_Information supplied_
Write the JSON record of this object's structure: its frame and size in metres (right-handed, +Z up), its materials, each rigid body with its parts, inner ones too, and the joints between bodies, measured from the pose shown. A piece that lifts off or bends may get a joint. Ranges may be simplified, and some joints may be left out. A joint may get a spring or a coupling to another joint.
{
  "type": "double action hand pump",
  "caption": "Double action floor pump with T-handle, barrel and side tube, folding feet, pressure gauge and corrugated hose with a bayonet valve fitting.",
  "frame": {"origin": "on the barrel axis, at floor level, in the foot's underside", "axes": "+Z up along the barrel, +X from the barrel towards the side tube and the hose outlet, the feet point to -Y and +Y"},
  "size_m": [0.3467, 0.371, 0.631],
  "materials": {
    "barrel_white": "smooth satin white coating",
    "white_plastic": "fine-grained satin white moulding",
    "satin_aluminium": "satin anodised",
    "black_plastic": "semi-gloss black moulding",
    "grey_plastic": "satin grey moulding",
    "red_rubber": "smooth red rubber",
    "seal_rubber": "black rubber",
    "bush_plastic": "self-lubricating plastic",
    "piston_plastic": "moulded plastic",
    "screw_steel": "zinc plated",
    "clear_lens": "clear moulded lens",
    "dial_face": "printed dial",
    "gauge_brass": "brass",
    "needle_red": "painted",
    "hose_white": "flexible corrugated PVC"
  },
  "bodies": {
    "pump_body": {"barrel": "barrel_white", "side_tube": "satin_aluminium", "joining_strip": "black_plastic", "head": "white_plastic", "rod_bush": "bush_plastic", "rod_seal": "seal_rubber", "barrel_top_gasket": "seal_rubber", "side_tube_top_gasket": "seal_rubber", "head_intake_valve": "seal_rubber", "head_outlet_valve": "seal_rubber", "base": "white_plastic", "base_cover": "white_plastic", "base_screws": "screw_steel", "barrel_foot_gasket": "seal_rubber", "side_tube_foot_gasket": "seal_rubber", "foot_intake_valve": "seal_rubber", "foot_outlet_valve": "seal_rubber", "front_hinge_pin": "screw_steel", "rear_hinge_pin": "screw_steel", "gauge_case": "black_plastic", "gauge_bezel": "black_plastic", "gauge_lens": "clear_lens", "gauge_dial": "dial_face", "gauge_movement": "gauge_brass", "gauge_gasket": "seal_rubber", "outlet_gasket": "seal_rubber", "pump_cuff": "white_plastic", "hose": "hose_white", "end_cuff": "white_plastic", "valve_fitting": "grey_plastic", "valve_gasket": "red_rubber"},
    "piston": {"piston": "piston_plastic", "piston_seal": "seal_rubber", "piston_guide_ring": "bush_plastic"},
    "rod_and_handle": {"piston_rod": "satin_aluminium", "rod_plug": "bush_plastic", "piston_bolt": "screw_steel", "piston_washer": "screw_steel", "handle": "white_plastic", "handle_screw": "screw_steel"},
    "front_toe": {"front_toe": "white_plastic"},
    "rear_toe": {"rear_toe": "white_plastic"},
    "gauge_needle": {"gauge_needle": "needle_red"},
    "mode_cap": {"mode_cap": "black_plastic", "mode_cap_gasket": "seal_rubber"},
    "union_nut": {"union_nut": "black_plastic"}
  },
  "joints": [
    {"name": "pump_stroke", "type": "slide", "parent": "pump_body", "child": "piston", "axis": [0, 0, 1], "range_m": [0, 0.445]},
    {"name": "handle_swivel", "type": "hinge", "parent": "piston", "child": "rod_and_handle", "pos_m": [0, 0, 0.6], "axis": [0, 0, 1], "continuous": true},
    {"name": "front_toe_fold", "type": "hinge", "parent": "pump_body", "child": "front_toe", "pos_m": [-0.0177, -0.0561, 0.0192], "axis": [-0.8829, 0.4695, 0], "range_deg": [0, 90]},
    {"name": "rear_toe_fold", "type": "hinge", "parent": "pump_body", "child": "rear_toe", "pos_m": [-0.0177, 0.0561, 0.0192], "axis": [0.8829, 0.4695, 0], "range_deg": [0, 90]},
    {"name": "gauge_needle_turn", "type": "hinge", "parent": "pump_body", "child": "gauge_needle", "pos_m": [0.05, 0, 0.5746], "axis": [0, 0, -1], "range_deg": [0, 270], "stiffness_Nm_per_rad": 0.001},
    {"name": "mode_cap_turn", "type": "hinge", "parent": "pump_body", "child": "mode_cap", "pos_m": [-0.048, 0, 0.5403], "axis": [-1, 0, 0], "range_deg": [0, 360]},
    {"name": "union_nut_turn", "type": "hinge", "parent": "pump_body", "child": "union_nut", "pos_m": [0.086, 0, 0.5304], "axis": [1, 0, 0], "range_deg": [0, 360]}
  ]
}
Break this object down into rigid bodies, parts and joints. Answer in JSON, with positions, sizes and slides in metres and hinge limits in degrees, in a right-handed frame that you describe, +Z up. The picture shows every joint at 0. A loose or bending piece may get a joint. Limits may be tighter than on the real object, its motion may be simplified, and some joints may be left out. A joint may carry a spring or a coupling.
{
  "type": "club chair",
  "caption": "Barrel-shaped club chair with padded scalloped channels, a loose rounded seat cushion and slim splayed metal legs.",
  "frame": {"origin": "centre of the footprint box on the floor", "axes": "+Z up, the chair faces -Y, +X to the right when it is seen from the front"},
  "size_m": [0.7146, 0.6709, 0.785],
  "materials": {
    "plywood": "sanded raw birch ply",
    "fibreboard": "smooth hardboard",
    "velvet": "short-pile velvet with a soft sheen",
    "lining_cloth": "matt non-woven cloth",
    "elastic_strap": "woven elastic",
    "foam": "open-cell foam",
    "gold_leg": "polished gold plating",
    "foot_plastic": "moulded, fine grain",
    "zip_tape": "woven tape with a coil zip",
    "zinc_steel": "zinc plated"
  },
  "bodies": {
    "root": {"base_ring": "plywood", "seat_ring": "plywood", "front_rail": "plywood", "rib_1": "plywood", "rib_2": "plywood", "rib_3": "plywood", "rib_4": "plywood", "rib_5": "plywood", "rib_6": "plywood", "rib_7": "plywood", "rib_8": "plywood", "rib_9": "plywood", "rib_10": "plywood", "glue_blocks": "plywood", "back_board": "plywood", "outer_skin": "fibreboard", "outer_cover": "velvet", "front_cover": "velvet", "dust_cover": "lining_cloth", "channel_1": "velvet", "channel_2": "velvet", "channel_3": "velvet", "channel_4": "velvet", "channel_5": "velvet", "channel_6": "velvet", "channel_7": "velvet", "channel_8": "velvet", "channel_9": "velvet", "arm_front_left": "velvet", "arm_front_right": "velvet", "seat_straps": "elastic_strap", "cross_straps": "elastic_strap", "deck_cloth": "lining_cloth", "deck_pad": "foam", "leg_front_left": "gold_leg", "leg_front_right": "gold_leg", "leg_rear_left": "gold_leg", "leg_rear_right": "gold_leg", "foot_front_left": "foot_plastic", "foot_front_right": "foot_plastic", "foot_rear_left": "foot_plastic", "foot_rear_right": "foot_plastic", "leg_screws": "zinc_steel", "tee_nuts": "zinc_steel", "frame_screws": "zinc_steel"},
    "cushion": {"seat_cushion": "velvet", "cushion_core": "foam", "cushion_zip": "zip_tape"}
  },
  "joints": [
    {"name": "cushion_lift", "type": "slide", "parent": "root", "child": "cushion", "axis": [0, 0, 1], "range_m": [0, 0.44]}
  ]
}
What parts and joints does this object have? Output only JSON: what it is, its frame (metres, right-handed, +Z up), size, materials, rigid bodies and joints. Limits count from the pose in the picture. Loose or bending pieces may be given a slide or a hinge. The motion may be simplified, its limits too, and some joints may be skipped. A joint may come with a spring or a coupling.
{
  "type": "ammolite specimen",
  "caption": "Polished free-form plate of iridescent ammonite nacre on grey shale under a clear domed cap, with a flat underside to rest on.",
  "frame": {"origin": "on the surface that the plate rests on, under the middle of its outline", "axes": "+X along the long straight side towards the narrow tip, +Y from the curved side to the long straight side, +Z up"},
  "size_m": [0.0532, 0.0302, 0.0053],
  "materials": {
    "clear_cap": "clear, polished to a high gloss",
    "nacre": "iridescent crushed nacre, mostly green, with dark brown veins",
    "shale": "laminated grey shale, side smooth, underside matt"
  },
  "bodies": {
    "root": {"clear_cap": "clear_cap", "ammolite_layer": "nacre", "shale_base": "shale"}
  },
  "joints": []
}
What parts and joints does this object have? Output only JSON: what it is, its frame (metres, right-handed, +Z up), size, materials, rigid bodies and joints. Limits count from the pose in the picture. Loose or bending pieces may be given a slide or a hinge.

_Exercise brief_
Find every line that holds "handed" and copy it.

_Full answer_
Write the JSON record of this object's structure: its frame and size in metres (right-handed, +Z up), its materials, each rigid body with its parts, inner ones too, and the joints between bodies, measured from the pose shown. A piece that lifts off or bends may get a joint. Ranges may be simplified, and some joints may be left out. A joint may get a spring or a coupling to another joint.
Break this object down into rigid bodies, parts and joints. Answer in JSON, with positions, sizes and slides in metres and hinge limits in degrees, in a right-handed frame that you describe, +Z up. The picture shows every joint at 0. A loose or bending piece may get a joint. Limits may be tighter than on the real object, its motion may be simplified, and some joints may be left out. A joint may carry a spring or a coupling.
What parts and joints does this object have? Output only JSON: what it is, its frame (metres, right-handed, +Z up), size, materials, rigid bodies and joints. Limits count from the pose in the picture. Loose or bending pieces may be given a slide or a hinge. The motion may be simplified, its limits too, and some joints may be skipped. A joint may come with a spring or a coupling.
What parts and joints does this object have? Output only JSON: what it is, its frame (metres, right-handed, +Z up), size, materials, rigid bodies and joints. Limits count from the pose in the picture. Loose or bending pieces may be given a slide or a hinge.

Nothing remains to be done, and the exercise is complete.